— Begin —

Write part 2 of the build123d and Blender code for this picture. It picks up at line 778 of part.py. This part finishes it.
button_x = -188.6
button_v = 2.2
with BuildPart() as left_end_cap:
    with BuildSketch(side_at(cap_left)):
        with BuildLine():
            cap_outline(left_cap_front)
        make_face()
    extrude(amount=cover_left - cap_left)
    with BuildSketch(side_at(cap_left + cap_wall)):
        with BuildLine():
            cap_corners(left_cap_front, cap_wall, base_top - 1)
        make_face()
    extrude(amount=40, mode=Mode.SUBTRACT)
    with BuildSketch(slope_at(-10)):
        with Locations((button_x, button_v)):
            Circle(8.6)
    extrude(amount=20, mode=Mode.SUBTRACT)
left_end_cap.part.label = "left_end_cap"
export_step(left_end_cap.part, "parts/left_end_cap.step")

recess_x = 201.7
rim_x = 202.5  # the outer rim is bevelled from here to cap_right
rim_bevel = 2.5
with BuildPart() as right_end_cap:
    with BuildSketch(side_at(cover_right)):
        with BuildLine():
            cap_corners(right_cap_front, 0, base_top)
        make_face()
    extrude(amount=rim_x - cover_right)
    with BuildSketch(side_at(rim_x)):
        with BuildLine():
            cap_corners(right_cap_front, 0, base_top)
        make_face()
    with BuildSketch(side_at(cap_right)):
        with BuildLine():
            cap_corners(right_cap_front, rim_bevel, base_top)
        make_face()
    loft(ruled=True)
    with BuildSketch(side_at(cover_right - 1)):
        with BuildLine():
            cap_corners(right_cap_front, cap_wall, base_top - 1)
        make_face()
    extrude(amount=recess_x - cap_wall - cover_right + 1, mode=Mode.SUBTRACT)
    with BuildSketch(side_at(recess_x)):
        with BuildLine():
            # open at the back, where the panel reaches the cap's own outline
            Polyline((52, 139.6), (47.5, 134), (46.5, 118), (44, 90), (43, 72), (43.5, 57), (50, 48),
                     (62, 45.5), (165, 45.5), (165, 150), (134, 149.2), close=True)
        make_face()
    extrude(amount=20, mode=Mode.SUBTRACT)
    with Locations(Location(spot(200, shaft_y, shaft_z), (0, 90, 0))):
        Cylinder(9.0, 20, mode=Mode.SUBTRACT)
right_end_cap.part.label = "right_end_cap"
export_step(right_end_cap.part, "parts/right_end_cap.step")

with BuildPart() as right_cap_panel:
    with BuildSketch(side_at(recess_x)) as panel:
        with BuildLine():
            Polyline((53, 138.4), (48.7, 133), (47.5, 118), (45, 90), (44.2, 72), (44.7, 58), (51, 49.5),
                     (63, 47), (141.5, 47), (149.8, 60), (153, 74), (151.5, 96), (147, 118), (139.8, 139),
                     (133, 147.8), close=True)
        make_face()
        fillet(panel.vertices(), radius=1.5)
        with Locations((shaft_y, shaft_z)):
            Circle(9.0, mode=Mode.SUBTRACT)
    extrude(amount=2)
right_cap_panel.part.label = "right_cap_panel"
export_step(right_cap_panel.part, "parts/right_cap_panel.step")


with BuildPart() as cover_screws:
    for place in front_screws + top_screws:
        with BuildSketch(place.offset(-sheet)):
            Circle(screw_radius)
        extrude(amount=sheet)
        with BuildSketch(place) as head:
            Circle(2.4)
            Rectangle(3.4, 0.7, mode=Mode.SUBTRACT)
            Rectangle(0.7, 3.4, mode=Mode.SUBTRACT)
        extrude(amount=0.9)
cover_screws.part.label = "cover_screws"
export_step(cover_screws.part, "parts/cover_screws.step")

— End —
— Begin —

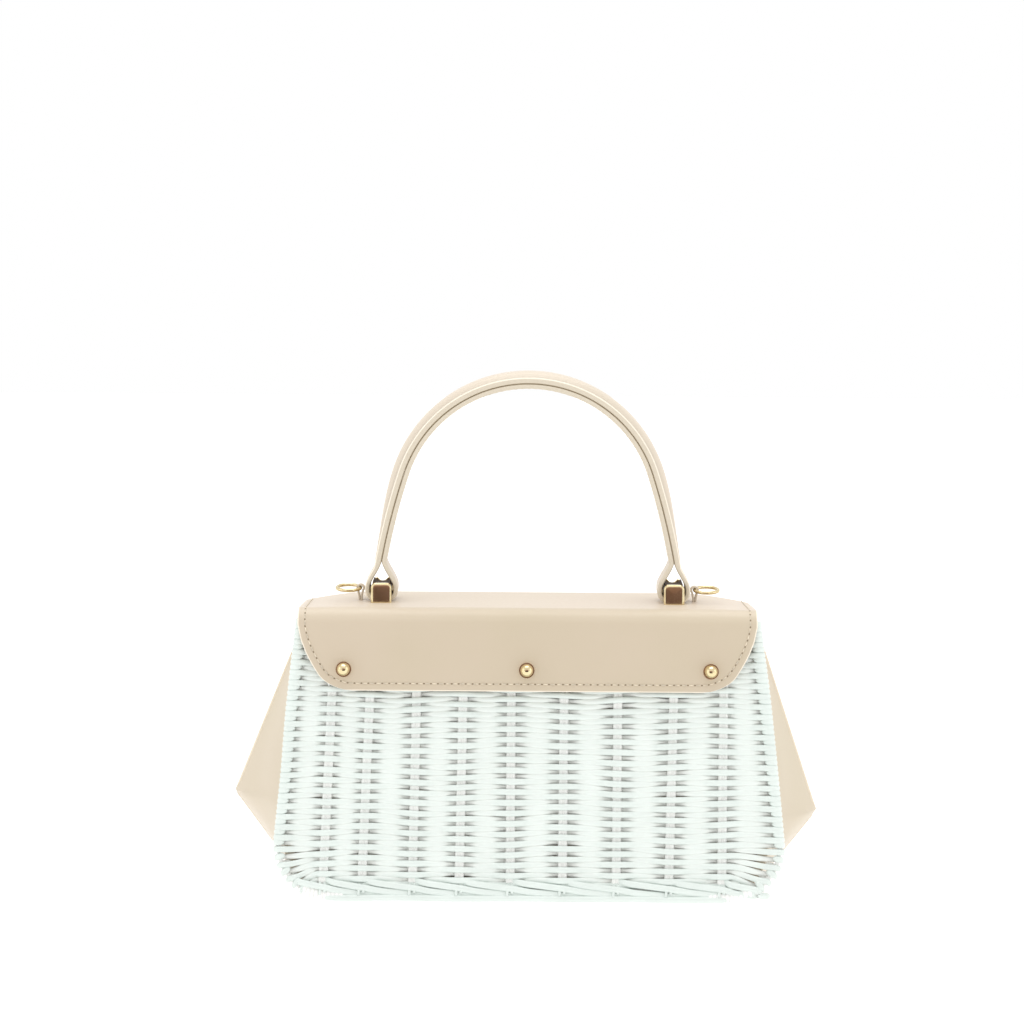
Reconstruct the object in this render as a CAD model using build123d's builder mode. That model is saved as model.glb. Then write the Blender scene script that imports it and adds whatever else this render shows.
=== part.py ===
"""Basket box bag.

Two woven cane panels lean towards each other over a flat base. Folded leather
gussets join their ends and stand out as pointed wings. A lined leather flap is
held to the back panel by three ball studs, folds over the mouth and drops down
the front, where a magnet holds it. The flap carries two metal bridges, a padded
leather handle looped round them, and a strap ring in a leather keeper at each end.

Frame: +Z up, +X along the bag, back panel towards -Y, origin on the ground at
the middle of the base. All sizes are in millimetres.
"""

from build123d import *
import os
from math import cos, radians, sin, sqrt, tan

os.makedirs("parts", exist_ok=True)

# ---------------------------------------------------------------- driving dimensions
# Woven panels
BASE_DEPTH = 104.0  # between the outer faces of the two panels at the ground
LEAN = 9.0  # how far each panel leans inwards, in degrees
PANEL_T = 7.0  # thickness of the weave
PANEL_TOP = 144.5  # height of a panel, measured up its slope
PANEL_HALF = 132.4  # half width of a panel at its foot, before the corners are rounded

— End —
— Begin —

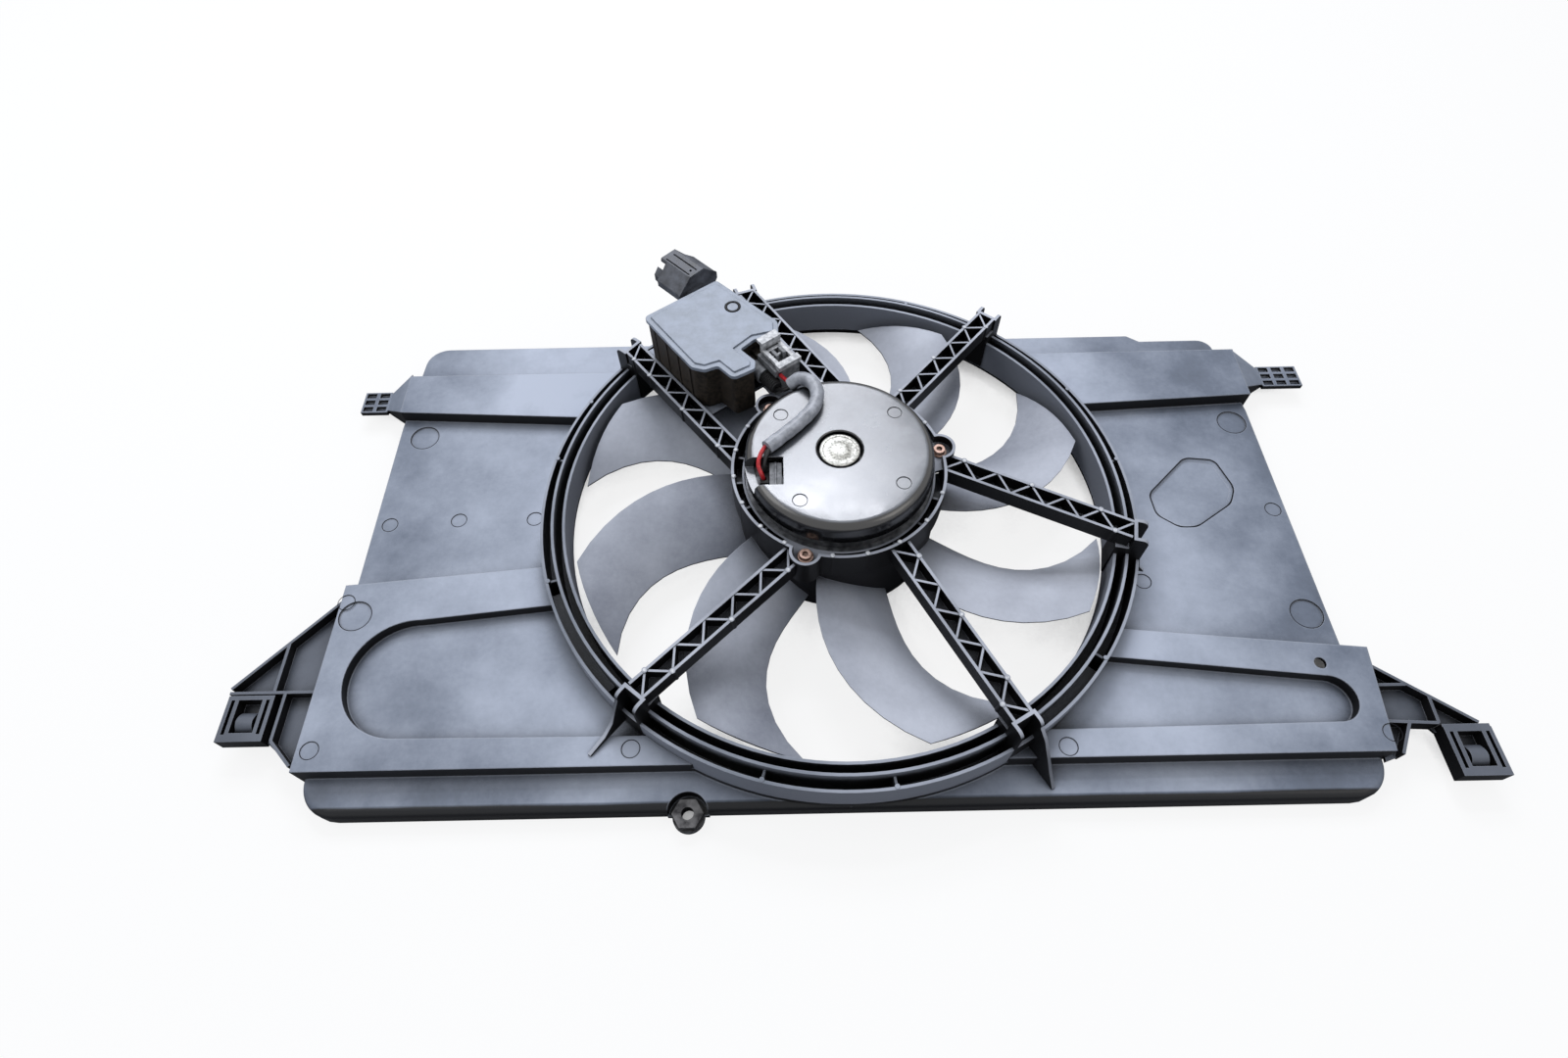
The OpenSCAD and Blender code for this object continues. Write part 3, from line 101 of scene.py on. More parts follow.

— End —

=== What you are asked to do ===
Filter the listing above for the string "parts" and copy every matching line.

=== Result for this task ===
export_step(left_end_cap.part, "parts/left_end_cap.step")
export_step(right_end_cap.part, "parts/right_end_cap.step")
export_step(right_cap_panel.part, "parts/right_cap_panel.step")
export_step(cover_screws.part, "parts/cover_screws.step")
os.makedirs("parts", exist_ok=True)
The OpenSCAD and Blender code for this object continues. Write part 3, from line 101 of scene.py on. More parts follow.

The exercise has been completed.